**Objective**
Quote only the lines from the line containing "doc.recompute()" to the line containing "# ---- places, read", with both of those lines included, please, exactly as written.
START Supplied information
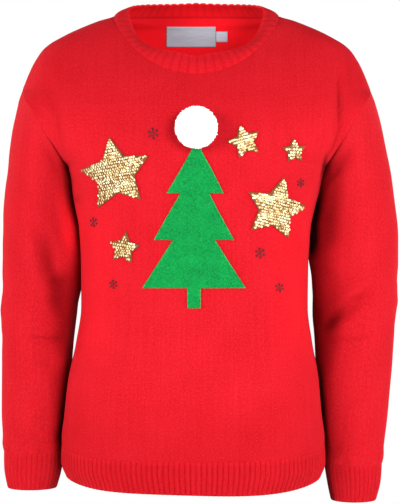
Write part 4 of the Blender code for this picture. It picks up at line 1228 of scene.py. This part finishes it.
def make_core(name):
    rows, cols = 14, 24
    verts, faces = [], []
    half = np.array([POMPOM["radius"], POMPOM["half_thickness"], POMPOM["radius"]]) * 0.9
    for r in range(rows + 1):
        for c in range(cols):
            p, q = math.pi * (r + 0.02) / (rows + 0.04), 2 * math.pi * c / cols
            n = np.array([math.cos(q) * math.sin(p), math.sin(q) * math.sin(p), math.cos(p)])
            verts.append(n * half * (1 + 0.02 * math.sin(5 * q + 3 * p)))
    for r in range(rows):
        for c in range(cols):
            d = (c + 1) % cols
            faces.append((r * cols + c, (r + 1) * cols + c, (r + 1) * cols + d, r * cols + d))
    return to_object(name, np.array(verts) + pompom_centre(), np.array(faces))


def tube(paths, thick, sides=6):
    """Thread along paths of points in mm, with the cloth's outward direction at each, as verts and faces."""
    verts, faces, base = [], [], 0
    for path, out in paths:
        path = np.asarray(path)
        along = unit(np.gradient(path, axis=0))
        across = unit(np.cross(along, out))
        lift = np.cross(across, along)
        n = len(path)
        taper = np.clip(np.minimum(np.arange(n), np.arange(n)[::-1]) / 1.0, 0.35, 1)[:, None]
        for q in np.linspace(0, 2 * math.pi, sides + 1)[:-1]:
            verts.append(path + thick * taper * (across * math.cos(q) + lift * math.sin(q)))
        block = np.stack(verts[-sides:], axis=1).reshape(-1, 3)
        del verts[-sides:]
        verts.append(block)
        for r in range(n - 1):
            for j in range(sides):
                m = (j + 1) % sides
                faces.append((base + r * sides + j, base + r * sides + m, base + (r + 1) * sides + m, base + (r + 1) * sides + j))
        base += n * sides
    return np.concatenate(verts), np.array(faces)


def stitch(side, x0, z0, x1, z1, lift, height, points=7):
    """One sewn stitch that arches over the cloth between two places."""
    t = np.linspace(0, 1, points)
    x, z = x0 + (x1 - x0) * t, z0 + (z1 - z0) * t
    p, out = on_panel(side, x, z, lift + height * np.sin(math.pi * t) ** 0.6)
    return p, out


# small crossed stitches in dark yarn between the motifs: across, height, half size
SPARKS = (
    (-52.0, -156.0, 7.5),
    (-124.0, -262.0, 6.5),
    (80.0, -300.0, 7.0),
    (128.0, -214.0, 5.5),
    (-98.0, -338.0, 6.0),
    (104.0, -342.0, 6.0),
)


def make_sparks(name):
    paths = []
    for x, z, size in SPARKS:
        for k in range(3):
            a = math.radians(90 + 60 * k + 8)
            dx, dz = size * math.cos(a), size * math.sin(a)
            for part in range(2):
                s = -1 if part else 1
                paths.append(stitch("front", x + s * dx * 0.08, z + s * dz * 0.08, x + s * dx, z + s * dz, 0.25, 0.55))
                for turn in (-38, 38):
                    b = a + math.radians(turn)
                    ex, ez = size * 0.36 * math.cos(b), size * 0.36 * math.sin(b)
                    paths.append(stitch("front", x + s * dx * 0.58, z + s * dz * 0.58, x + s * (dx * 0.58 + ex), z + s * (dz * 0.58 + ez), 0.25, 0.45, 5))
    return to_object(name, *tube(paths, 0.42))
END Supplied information
START Supplied information
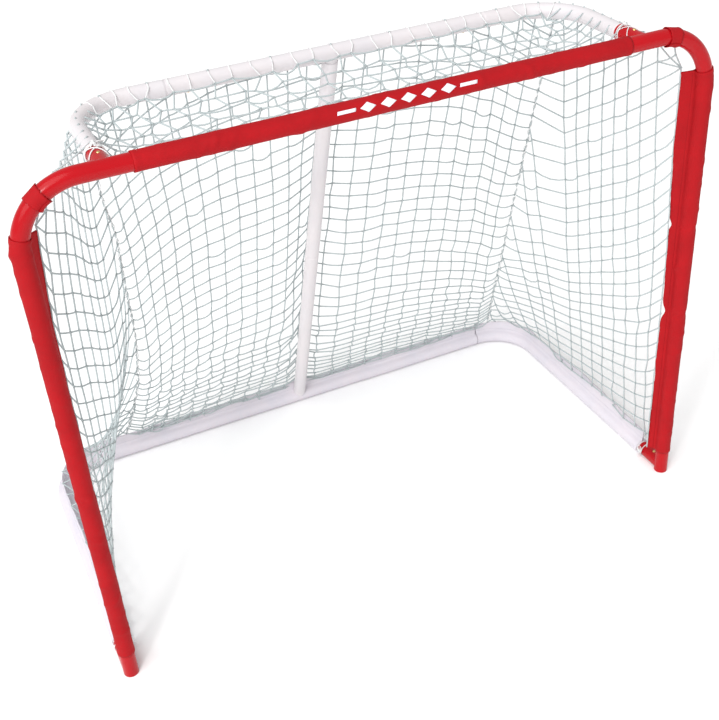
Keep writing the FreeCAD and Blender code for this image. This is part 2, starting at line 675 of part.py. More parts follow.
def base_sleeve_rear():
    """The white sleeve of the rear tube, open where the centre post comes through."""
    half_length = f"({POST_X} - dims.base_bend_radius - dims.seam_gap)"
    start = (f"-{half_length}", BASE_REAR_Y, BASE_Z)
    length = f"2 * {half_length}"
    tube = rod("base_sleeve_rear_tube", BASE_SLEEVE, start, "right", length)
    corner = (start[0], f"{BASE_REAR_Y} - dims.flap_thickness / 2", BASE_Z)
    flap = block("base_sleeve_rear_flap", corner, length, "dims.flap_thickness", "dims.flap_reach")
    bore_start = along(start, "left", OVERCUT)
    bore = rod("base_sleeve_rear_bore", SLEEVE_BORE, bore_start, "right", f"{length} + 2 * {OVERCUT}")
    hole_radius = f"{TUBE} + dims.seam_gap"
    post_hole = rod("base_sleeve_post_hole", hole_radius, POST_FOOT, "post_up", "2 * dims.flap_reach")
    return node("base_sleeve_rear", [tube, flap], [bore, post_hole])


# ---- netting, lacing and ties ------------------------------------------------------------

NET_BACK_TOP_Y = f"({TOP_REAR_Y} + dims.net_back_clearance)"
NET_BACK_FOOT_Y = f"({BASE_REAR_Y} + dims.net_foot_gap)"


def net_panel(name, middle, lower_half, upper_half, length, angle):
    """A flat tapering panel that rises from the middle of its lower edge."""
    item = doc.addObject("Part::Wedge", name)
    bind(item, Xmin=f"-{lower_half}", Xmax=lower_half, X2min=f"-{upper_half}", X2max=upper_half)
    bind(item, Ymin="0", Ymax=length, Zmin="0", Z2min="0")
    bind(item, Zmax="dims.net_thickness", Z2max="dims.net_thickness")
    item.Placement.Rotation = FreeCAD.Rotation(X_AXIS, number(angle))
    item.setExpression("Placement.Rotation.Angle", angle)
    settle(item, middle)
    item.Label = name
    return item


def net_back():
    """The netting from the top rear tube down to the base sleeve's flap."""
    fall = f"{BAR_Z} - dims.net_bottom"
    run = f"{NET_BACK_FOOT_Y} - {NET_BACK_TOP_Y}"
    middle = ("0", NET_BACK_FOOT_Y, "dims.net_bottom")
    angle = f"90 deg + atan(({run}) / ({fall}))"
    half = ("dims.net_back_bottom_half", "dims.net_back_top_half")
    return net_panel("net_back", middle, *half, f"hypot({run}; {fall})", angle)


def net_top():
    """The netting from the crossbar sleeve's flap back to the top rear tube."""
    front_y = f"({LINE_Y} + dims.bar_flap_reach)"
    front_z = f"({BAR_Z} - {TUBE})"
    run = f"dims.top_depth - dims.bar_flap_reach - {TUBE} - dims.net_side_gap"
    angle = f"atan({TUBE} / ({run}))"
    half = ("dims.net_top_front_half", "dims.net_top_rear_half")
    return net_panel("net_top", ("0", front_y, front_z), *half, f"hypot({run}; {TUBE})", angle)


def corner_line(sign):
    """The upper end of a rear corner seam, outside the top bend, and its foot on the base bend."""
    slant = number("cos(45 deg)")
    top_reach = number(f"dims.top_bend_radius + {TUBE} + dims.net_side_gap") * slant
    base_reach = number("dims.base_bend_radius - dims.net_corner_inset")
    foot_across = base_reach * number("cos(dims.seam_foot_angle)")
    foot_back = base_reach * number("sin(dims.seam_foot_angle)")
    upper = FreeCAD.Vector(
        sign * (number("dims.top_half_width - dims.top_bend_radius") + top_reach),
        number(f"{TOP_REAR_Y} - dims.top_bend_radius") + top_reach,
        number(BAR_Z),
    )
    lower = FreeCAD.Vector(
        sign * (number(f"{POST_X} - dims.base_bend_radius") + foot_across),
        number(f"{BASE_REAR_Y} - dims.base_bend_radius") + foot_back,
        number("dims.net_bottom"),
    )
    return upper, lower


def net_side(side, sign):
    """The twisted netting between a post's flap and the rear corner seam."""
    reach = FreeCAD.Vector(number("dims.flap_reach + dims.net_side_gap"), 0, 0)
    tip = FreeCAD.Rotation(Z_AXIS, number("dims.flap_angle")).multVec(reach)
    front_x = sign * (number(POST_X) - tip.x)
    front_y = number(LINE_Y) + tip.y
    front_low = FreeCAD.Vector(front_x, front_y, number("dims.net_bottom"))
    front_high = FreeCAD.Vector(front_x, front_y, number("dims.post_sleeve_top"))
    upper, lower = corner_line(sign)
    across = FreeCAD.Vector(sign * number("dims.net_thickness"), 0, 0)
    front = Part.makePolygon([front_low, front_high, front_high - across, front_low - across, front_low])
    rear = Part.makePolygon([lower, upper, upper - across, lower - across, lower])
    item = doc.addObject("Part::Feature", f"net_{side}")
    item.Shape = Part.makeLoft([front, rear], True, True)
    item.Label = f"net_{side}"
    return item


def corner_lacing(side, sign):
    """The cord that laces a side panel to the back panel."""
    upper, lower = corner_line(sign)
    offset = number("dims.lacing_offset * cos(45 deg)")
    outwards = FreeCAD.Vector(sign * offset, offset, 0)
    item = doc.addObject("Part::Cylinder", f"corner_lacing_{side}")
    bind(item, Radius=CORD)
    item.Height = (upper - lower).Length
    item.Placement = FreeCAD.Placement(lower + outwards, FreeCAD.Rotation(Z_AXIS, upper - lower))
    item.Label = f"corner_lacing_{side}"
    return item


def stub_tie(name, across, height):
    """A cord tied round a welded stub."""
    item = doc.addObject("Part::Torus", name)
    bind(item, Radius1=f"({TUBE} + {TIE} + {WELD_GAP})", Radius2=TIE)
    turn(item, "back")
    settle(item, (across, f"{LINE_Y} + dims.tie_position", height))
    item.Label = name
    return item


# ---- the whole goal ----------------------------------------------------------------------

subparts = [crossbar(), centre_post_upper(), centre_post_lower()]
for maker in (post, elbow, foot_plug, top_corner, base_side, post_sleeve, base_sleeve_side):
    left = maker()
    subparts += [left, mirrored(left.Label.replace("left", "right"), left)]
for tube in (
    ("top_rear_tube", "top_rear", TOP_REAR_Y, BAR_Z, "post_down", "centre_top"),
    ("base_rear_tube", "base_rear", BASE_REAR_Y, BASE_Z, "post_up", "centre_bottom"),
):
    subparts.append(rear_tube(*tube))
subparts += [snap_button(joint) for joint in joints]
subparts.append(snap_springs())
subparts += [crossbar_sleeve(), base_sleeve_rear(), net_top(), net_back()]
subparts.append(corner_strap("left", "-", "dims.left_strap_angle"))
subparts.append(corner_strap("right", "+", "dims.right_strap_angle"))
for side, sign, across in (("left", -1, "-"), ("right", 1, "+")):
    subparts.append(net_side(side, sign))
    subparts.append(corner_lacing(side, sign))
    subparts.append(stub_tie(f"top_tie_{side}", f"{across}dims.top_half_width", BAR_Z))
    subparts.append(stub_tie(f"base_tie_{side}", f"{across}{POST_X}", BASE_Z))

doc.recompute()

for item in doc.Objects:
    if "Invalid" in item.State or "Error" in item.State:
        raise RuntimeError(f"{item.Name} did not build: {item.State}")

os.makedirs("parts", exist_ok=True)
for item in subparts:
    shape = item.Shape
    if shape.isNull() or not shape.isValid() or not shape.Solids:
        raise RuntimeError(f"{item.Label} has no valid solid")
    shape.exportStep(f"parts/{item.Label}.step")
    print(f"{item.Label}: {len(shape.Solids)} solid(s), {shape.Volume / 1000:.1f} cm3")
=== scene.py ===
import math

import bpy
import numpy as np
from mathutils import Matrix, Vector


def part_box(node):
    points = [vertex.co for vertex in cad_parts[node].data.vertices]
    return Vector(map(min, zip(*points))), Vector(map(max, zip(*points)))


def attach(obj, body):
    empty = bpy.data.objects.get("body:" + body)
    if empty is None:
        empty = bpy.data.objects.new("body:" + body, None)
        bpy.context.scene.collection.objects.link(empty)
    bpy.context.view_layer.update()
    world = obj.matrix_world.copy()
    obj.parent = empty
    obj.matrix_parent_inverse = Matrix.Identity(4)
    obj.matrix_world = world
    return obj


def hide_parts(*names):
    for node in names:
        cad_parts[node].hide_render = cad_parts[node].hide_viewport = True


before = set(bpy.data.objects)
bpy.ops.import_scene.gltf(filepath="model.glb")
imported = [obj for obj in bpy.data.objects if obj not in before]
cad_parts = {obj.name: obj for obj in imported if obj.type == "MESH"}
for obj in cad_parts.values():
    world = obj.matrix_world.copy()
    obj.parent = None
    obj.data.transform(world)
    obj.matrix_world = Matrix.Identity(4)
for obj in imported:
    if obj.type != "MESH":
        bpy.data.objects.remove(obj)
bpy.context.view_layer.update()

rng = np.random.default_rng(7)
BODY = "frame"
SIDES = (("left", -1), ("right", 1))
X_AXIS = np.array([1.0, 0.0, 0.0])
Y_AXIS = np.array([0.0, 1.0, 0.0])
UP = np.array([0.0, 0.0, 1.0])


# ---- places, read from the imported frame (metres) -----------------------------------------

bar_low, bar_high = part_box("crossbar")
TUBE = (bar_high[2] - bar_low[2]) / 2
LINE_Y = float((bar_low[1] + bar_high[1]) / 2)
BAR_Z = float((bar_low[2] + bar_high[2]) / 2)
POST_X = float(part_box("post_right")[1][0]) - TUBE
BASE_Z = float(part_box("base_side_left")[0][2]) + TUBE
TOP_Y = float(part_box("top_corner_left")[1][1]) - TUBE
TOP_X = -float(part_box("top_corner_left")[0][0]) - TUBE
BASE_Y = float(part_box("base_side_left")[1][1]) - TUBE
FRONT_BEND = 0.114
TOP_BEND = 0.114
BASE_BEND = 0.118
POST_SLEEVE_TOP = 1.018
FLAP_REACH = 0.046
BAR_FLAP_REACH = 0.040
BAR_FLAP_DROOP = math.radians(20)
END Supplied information
START Supplied information
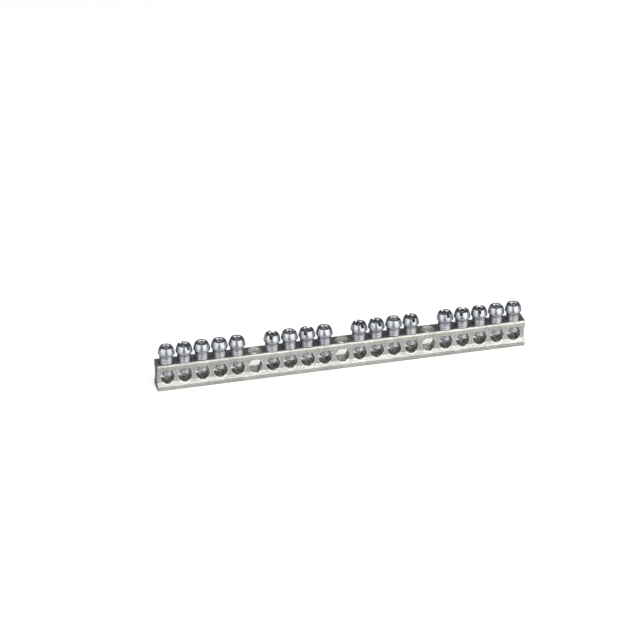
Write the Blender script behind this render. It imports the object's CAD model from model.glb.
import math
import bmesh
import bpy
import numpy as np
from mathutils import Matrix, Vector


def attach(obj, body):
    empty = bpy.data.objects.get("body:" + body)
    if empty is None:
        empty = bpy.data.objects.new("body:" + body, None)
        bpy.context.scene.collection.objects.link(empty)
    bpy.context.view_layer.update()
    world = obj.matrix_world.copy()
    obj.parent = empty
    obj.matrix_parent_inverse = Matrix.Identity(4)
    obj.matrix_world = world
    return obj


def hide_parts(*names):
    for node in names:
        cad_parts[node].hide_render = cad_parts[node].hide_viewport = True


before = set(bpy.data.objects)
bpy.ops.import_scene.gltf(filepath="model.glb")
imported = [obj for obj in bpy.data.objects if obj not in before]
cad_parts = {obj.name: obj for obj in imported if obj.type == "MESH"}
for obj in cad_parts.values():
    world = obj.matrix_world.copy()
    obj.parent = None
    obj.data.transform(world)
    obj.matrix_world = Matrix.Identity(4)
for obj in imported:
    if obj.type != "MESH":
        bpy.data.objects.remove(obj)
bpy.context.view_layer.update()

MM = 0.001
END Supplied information
**Exercise result**
doc.recompute()

for item in doc.Objects:
    if "Invalid" in item.State or "Error" in item.State:
        raise RuntimeError(f"{item.Name} did not build: {item.State}")

os.makedirs("parts", exist_ok=True)
for item in subparts:
    shape = item.Shape
    if shape.isNull() or not shape.isValid() or not shape.Solids:
        raise RuntimeError(f"{item.Label} has no valid solid")
    shape.exportStep(f"parts/{item.Label}.step")
    print(f"{item.Label}: {len(shape.Solids)} solid(s), {shape.Volume / 1000:.1f} cm3")
=== scene.py ===
import math

import bpy
import numpy as np
from mathutils import Matrix, Vector


def part_box(node):
    points = [vertex.co for vertex in cad_parts[node].data.vertices]
    return Vector(map(min, zip(*points))), Vector(map(max, zip(*points)))


def attach(obj, body):
    empty = bpy.data.objects.get("body:" + body)
    if empty is None:
        empty = bpy.data.objects.new("body:" + body, None)
        bpy.context.scene.collection.objects.link(empty)
    bpy.context.view_layer.update()
    world = obj.matrix_world.copy()
    obj.parent = empty
    obj.matrix_parent_inverse = Matrix.Identity(4)
    obj.matrix_world = world
    return obj


def hide_parts(*names):
    for node in names:
        cad_parts[node].hide_render = cad_parts[node].hide_viewport = True


before = set(bpy.data.objects)
bpy.ops.import_scene.gltf(filepath="model.glb")
imported = [obj for obj in bpy.data.objects if obj not in before]
cad_parts = {obj.name: obj for obj in imported if obj.type == "MESH"}
for obj in cad_parts.values():
    world = obj.matrix_world.copy()
    obj.parent = None
    obj.data.transform(world)
    obj.matrix_world = Matrix.Identity(4)
for obj in imported:
    if obj.type != "MESH":
        bpy.data.objects.remove(obj)
bpy.context.view_layer.update()

rng = np.random.default_rng(7)
BODY = "frame"
SIDES = (("left", -1), ("right", 1))
X_AXIS = np.array([1.0, 0.0, 0.0])
Y_AXIS = np.array([0.0, 1.0, 0.0])
UP = np.array([0.0, 0.0, 1.0])


# ---- places, read from the imported frame (metres) -----------------------------------------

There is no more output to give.